Go through the material and tally the lines containing the string "that". Give the total alone.

DATASET EXTRACT -
--------------------------------------------------

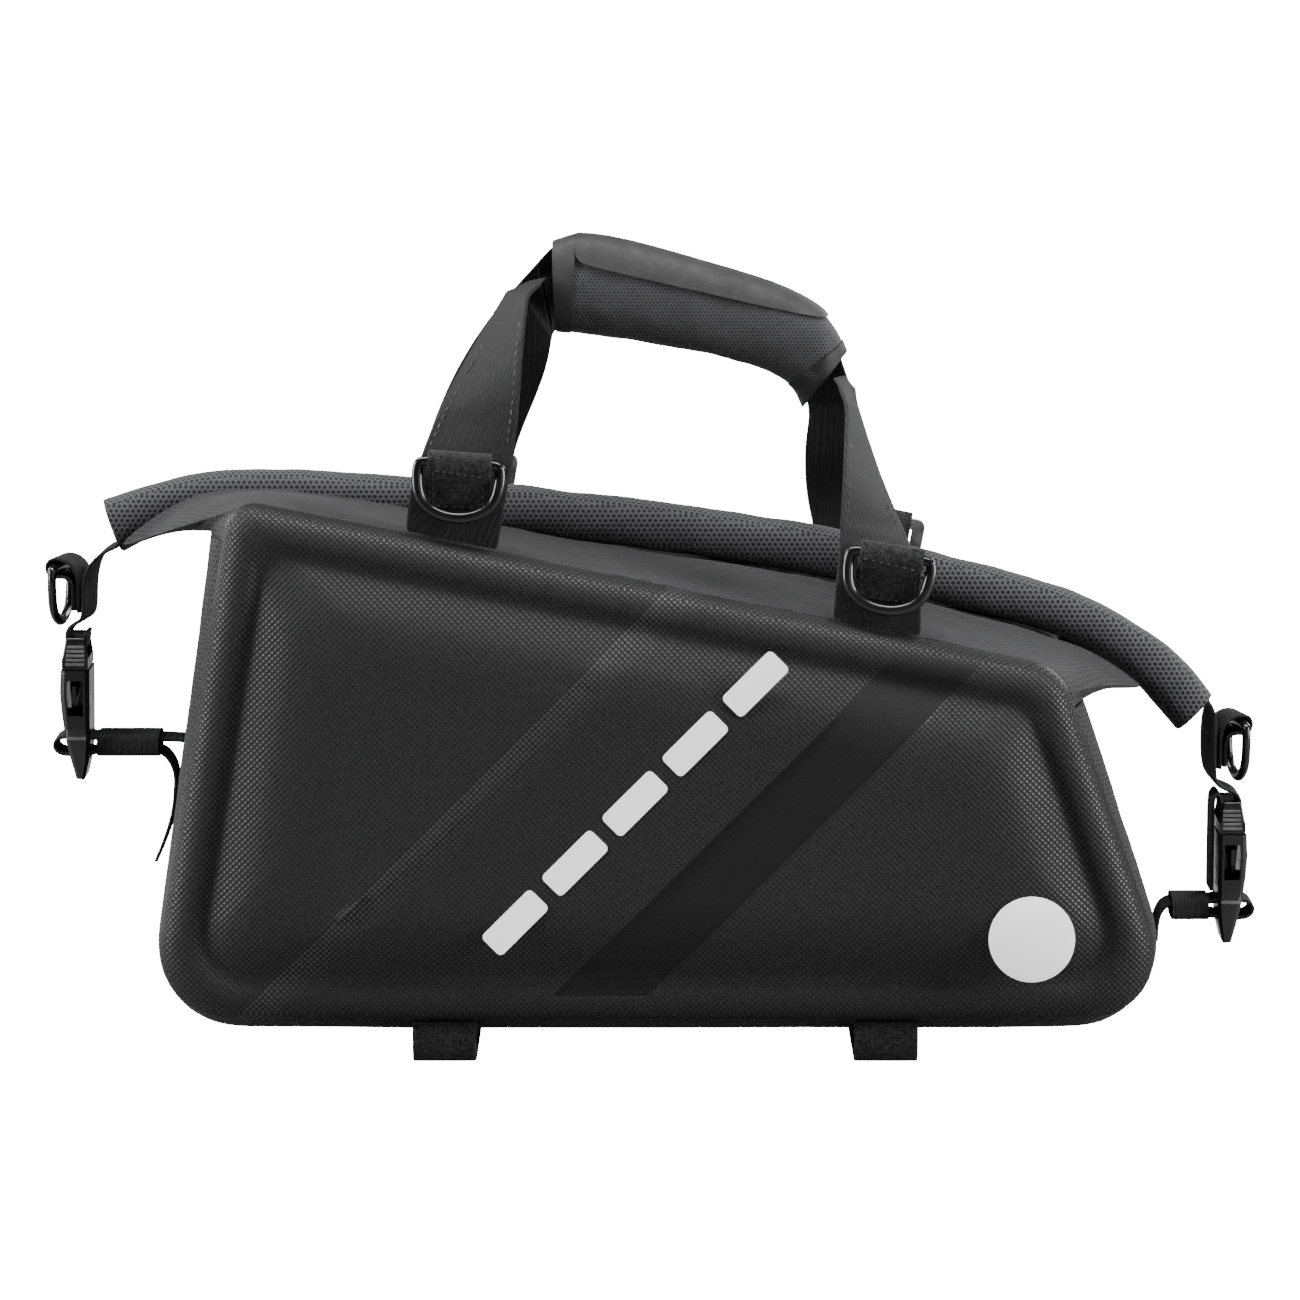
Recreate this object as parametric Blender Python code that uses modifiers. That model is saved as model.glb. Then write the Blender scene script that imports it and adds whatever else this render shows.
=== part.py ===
"""Hard-shell roll-top bag that sits on a bicycle's rear rack.

The bag faces -Y, its long side runs along X and it stands on the soles of its two rack straps at z = 0.
Sizes are in millimetres until a mesh is made.
"""

import math

import bmesh
import bpy
from mathutils import Vector

for old_object in list(bpy.data.objects):
    bpy.data.objects.remove(old_object, do_unlink=True)

MM = 0.001
GAP = 0.3

# Shell: sharp corners (x, z) of the rim seen from the front, and the radius of each
TOP_LEFT = (-163.7, 223.7)
TOP_RIGHT = (160.3, 157.3)
BOTTOM_RIGHT = (208.7, 18.8)
BOTTOM_LEFT = (-197.1, 18.8)
SHELL_CORNERS = (TOP_LEFT, TOP_RIGHT, BOTTOM_RIGHT, BOTTOM_LEFT)
CORNER_RADII = (12.0, 18.0, 29.0, 29.0)
LEAST_RADIUS = 4.0
PANEL_RADIUS_GAIN = 0.45
ARC_STEPS = 5
SIDE_STEPS = 3
RIM_Y = 65.0
SHELL_WALL = 3.0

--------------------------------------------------

FULL ANSWER - 2